» GIVEN PROBLEM:
Of the material below, the lines to be retyped are those from the line containing "catmull_rom(HOOK, 2) +" through the line containing "imported = [obj", inclusive; reproduce them exactly.

» INPUT DATA:

┏━━

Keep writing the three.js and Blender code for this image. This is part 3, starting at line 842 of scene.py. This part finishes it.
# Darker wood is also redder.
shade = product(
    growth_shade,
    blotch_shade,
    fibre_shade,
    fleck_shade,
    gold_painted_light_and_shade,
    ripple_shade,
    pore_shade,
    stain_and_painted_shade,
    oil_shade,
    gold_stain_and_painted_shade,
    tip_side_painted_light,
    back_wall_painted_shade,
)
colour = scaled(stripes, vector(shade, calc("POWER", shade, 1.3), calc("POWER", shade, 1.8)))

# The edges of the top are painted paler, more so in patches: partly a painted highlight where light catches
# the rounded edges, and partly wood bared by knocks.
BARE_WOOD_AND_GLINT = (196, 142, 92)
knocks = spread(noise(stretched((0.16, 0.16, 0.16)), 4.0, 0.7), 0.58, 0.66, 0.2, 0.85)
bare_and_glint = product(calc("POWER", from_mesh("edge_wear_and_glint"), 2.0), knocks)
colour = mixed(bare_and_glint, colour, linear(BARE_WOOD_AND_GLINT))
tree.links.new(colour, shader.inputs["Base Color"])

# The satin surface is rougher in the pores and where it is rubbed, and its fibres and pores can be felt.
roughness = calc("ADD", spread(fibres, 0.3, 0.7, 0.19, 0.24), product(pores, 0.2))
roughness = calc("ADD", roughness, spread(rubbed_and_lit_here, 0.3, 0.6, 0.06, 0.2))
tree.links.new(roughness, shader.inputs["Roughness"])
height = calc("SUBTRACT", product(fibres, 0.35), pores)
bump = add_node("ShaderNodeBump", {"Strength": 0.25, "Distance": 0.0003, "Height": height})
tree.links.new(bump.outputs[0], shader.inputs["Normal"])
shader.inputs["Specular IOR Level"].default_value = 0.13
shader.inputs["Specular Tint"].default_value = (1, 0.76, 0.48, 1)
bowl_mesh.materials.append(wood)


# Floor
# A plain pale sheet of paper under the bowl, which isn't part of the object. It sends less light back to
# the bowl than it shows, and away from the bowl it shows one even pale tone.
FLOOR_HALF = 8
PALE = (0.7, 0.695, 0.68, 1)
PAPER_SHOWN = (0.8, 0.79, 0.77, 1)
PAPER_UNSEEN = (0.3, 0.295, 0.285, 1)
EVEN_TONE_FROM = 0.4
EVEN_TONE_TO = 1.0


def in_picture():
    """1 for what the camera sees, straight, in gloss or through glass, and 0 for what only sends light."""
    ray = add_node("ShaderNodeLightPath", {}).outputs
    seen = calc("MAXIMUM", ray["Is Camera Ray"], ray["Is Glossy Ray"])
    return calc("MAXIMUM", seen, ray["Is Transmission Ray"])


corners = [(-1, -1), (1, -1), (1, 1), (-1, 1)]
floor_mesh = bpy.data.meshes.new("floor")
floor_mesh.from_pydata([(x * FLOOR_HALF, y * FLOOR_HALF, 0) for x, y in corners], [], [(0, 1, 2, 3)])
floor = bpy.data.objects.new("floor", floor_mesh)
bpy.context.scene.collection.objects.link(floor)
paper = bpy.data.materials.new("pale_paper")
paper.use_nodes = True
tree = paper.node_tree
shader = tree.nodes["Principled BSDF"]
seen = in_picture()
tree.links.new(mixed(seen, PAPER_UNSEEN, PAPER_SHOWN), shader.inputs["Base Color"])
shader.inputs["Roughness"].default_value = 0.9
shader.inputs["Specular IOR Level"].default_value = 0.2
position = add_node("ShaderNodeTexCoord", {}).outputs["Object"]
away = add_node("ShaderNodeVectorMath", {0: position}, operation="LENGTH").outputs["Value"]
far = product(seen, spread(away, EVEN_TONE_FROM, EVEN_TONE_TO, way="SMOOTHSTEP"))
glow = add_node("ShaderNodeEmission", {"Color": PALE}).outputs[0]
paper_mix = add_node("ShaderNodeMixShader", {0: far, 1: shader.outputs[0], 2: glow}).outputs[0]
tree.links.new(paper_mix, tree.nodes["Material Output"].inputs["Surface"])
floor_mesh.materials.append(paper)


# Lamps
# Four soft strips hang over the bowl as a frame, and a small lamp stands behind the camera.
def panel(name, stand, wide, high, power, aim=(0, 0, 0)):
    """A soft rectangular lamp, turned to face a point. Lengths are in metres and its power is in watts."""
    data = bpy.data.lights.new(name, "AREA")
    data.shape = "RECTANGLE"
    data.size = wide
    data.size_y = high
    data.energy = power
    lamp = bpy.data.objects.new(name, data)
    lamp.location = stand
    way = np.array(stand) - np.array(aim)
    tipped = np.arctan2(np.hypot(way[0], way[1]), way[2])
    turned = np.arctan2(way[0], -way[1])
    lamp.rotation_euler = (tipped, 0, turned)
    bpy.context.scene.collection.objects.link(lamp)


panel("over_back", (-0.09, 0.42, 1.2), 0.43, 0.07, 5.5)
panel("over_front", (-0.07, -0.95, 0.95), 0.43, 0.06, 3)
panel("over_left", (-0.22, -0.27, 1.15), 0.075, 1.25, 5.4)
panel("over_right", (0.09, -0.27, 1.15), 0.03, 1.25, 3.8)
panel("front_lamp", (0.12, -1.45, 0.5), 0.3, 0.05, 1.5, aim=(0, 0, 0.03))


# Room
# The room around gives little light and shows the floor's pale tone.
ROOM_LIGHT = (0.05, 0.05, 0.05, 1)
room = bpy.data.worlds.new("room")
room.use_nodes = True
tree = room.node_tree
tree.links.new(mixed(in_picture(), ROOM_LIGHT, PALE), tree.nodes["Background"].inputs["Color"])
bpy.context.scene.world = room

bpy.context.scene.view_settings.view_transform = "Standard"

┗━━
┏━━

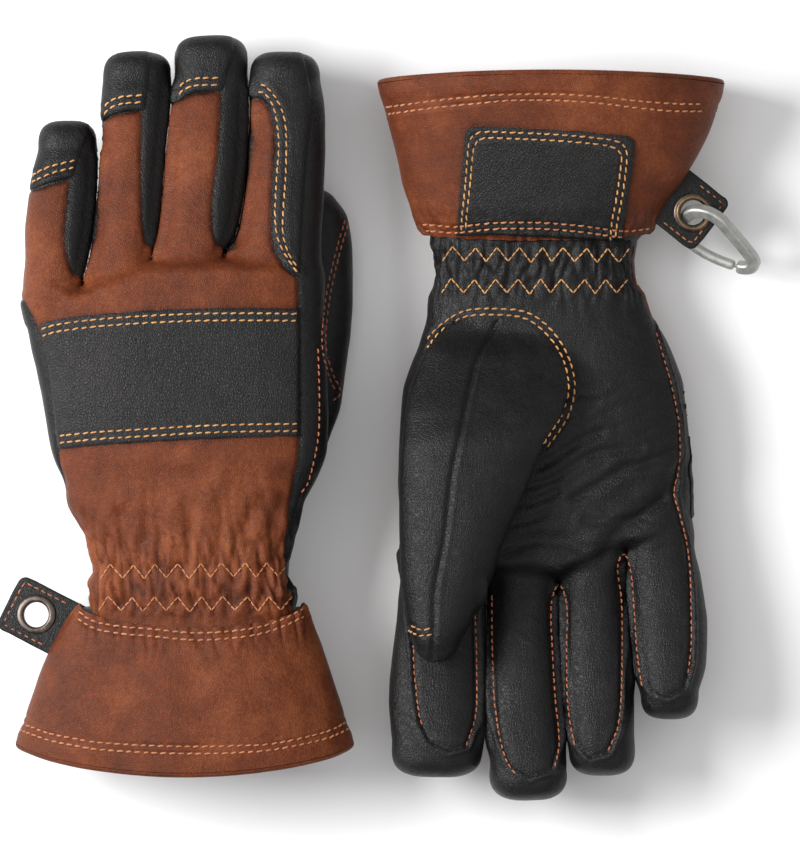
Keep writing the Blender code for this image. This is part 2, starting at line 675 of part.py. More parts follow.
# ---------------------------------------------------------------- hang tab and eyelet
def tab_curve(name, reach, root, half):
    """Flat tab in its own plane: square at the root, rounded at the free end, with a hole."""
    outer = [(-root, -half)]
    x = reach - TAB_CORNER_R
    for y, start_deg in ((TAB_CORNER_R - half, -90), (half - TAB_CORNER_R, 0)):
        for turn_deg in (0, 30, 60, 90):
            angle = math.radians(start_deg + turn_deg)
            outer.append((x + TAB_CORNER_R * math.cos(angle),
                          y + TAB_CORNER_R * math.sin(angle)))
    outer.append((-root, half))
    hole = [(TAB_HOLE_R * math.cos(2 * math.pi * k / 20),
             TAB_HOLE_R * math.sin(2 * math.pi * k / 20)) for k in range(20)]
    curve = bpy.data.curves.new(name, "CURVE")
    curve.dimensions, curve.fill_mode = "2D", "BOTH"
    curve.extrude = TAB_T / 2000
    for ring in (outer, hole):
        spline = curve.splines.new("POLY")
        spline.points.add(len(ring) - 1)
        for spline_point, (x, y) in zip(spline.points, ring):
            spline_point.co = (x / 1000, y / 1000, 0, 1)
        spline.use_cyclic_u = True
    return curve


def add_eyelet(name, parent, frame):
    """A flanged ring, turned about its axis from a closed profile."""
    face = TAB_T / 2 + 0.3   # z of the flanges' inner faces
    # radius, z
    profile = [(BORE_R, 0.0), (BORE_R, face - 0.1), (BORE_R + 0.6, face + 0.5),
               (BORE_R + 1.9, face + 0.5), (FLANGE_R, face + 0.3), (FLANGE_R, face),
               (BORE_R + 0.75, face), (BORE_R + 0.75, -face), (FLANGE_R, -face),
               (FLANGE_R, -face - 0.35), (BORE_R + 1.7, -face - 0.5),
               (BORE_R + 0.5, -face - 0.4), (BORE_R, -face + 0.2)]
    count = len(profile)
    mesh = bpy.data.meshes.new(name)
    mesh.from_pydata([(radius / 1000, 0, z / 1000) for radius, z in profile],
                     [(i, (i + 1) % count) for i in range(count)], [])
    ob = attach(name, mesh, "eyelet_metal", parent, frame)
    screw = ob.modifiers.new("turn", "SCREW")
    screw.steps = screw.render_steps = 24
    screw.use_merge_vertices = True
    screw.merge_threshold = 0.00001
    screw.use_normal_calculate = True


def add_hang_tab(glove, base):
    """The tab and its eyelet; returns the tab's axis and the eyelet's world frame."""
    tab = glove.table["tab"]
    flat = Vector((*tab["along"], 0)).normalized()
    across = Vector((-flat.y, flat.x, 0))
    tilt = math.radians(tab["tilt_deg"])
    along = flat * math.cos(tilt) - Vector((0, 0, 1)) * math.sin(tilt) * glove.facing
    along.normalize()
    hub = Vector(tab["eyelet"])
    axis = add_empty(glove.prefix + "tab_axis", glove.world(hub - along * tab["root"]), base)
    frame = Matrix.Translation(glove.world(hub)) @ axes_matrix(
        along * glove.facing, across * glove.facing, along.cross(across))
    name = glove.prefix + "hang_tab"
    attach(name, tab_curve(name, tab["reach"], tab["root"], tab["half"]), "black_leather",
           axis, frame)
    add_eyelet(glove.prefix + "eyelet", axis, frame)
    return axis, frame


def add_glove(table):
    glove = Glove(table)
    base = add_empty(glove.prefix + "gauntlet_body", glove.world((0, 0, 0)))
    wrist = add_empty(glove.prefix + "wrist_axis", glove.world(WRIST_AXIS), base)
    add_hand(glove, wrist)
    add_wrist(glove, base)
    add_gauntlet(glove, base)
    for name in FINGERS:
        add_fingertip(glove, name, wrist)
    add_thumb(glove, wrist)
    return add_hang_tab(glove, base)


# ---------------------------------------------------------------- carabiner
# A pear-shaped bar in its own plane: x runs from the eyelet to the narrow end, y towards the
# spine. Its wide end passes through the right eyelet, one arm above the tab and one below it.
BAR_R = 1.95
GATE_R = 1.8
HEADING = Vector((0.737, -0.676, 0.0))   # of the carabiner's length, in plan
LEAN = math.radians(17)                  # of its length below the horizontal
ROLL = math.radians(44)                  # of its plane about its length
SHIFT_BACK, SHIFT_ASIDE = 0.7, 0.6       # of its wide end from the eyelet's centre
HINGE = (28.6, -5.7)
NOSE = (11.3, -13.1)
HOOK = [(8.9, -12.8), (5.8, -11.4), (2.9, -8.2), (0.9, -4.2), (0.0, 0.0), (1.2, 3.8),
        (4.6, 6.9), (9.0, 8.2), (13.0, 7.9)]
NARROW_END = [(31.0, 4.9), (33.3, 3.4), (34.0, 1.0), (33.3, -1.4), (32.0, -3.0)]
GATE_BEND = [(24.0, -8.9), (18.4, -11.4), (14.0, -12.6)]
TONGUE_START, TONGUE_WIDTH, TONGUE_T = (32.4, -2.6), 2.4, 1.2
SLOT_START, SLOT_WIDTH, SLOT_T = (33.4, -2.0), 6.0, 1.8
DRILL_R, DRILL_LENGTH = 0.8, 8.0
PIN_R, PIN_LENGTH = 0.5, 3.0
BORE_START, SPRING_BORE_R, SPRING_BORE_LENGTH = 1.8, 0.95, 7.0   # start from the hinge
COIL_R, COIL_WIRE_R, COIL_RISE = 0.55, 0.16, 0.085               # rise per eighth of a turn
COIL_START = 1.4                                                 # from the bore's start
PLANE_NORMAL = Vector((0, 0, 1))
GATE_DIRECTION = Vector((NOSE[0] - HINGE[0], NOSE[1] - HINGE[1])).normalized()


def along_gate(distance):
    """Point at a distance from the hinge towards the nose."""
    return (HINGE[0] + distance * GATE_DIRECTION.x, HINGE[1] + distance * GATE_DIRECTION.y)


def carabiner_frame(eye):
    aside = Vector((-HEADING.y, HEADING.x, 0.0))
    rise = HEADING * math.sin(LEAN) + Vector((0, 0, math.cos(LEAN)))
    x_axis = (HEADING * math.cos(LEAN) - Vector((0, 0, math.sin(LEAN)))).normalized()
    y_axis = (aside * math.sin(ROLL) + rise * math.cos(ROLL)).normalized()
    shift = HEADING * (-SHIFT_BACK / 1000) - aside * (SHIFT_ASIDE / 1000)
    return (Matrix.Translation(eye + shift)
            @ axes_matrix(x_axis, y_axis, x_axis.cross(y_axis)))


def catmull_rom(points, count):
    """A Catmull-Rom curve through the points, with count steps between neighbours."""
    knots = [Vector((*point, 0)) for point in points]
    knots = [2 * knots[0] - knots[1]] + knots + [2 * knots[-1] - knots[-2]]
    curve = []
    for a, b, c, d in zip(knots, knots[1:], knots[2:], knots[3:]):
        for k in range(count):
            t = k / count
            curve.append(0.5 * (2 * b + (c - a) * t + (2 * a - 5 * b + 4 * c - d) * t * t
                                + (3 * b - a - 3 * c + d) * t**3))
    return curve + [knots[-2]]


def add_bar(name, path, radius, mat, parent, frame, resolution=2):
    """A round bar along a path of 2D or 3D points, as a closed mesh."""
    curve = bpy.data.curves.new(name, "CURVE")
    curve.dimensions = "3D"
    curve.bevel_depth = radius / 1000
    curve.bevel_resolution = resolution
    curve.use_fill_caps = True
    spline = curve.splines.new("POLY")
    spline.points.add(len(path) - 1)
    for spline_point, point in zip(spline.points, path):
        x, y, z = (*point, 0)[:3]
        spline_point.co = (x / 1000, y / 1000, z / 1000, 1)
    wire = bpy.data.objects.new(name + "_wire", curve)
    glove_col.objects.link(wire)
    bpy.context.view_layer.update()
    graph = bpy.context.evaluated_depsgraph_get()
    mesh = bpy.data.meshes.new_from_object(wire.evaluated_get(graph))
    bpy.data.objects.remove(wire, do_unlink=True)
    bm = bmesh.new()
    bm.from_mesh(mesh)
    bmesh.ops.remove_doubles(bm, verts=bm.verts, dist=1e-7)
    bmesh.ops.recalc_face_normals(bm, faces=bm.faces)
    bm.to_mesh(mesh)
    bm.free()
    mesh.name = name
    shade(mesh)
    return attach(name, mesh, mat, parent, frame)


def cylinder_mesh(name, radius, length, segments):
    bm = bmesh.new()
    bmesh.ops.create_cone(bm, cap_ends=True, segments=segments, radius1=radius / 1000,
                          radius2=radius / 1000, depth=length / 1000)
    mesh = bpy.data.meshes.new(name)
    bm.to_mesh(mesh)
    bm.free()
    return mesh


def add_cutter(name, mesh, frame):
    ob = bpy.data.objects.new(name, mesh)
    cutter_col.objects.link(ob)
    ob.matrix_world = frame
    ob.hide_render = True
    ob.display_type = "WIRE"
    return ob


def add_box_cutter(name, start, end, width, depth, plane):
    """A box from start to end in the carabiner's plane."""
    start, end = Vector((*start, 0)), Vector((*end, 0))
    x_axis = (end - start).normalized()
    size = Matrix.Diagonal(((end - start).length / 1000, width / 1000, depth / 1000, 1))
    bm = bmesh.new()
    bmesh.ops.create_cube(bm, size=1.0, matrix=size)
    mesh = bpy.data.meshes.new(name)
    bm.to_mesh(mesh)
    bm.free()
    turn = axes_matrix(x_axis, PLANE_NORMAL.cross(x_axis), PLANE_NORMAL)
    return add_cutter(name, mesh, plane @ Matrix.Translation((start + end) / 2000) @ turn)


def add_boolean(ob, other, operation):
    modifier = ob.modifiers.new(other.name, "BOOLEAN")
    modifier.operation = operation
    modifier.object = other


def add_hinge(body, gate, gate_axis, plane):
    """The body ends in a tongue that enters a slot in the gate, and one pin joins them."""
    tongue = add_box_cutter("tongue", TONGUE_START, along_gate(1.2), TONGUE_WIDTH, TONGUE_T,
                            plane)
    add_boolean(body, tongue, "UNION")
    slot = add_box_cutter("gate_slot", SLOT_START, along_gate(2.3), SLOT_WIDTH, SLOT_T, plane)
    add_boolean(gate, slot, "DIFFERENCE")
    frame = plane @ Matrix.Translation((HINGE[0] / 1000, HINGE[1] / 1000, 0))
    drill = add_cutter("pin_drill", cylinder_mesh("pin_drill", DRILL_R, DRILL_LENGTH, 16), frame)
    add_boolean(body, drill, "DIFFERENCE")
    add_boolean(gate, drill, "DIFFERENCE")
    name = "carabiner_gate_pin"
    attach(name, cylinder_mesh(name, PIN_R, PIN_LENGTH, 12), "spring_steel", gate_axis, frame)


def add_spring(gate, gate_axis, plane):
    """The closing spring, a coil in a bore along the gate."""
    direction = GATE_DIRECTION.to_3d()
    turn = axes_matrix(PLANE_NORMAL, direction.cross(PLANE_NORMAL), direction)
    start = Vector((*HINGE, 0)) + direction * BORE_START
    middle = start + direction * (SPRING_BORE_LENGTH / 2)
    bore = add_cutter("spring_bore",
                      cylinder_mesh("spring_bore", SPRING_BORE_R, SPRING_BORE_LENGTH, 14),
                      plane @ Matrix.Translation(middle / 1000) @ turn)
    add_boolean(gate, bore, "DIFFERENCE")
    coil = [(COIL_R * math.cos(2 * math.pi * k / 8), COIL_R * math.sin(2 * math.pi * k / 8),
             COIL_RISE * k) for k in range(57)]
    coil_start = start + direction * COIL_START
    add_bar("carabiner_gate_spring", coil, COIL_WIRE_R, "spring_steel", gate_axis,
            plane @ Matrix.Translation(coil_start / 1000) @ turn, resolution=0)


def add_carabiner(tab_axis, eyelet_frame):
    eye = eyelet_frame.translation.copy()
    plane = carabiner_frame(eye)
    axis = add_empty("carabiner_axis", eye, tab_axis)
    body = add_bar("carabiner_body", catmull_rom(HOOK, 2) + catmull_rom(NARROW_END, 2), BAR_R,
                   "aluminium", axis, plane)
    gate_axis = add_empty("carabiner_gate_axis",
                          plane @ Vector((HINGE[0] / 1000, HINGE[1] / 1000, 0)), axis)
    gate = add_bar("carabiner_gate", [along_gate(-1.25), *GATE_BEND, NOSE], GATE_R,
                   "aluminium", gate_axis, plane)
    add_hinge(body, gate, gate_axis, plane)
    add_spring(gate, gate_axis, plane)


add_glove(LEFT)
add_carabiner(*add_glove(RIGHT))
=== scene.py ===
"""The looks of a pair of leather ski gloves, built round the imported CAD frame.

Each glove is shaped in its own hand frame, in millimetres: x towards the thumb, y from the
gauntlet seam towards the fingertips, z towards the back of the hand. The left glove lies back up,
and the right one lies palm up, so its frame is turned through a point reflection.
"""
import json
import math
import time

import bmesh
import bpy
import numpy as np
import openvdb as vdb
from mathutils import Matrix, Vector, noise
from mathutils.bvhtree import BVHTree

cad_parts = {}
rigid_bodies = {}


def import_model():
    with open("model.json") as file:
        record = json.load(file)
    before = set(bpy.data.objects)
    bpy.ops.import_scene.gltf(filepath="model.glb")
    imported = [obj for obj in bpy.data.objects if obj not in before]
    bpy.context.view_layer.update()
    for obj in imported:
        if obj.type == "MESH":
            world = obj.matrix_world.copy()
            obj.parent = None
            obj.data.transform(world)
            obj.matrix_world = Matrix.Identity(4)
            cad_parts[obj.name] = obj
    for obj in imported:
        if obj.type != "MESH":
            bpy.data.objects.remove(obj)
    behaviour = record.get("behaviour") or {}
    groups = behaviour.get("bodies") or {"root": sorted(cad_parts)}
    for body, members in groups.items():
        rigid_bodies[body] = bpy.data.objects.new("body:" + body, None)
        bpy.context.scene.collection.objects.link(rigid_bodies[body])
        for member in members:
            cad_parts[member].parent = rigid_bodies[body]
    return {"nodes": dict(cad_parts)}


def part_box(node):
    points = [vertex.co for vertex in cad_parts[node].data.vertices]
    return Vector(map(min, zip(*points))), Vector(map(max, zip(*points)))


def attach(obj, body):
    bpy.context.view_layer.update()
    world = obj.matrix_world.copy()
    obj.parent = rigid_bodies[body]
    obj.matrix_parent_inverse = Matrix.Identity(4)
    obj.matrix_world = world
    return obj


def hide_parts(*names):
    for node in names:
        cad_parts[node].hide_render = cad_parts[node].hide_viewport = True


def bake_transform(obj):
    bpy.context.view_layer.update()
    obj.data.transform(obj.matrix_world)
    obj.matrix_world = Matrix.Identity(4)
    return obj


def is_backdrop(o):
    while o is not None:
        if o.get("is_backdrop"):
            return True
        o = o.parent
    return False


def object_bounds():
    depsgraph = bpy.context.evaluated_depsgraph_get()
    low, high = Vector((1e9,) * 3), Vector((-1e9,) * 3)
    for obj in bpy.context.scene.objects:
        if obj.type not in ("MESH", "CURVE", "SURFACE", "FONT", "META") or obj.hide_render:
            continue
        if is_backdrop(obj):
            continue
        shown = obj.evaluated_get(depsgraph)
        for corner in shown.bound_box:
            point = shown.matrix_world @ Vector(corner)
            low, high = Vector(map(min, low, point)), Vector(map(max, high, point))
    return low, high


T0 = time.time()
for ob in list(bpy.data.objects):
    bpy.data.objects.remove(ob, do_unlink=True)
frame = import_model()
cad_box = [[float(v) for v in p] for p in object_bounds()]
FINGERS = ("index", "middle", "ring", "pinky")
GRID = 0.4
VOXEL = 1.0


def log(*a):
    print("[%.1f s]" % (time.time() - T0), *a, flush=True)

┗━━
┏━━

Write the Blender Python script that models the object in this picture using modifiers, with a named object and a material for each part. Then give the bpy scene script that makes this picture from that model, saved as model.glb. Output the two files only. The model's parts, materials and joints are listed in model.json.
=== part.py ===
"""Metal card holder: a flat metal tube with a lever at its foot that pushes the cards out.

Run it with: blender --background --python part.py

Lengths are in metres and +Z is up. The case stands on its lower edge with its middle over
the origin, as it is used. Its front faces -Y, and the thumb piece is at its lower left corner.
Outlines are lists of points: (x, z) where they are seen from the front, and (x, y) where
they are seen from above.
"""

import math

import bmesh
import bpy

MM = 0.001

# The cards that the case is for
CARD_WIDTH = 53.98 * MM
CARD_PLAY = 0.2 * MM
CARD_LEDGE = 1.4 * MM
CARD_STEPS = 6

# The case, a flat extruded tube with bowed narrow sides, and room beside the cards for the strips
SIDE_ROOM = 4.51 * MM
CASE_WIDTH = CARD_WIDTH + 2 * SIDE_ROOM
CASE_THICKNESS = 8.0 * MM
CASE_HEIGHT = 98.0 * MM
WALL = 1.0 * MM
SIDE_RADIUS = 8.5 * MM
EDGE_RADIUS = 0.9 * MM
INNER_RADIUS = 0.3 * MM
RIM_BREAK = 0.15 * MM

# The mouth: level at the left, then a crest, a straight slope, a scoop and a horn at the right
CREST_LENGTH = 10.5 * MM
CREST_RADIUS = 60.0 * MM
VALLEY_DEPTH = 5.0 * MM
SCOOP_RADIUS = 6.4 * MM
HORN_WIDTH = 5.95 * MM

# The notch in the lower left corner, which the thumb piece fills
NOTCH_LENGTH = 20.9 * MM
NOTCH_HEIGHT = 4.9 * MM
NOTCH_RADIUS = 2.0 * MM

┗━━

» TASK SOLUTION:
    body = add_bar("carabiner_body", catmull_rom(HOOK, 2) + catmull_rom(NARROW_END, 2), BAR_R,
                   "aluminium", axis, plane)
    gate_axis = add_empty("carabiner_gate_axis",
                          plane @ Vector((HINGE[0] / 1000, HINGE[1] / 1000, 0)), axis)
    gate = add_bar("carabiner_gate", [along_gate(-1.25), *GATE_BEND, NOSE], GATE_R,
                   "aluminium", gate_axis, plane)
    add_hinge(body, gate, gate_axis, plane)
    add_spring(gate, gate_axis, plane)


add_glove(LEFT)
add_carabiner(*add_glove(RIGHT))
=== scene.py ===
"""The looks of a pair of leather ski gloves, built round the imported CAD frame.

Each glove is shaped in its own hand frame, in millimetres: x towards the thumb, y from the
gauntlet seam towards the fingertips, z towards the back of the hand. The left glove lies back up,
and the right one lies palm up, so its frame is turned through a point reflection.
"""
import json
import math
import time

import bmesh
import bpy
import numpy as np
import openvdb as vdb
from mathutils import Matrix, Vector, noise
from mathutils.bvhtree import BVHTree

cad_parts = {}
rigid_bodies = {}


def import_model():
    with open("model.json") as file:
        record = json.load(file)
    before = set(bpy.data.objects)
    bpy.ops.import_scene.gltf(filepath="model.glb")
    imported = [obj for obj in bpy.data.objects if obj not in before]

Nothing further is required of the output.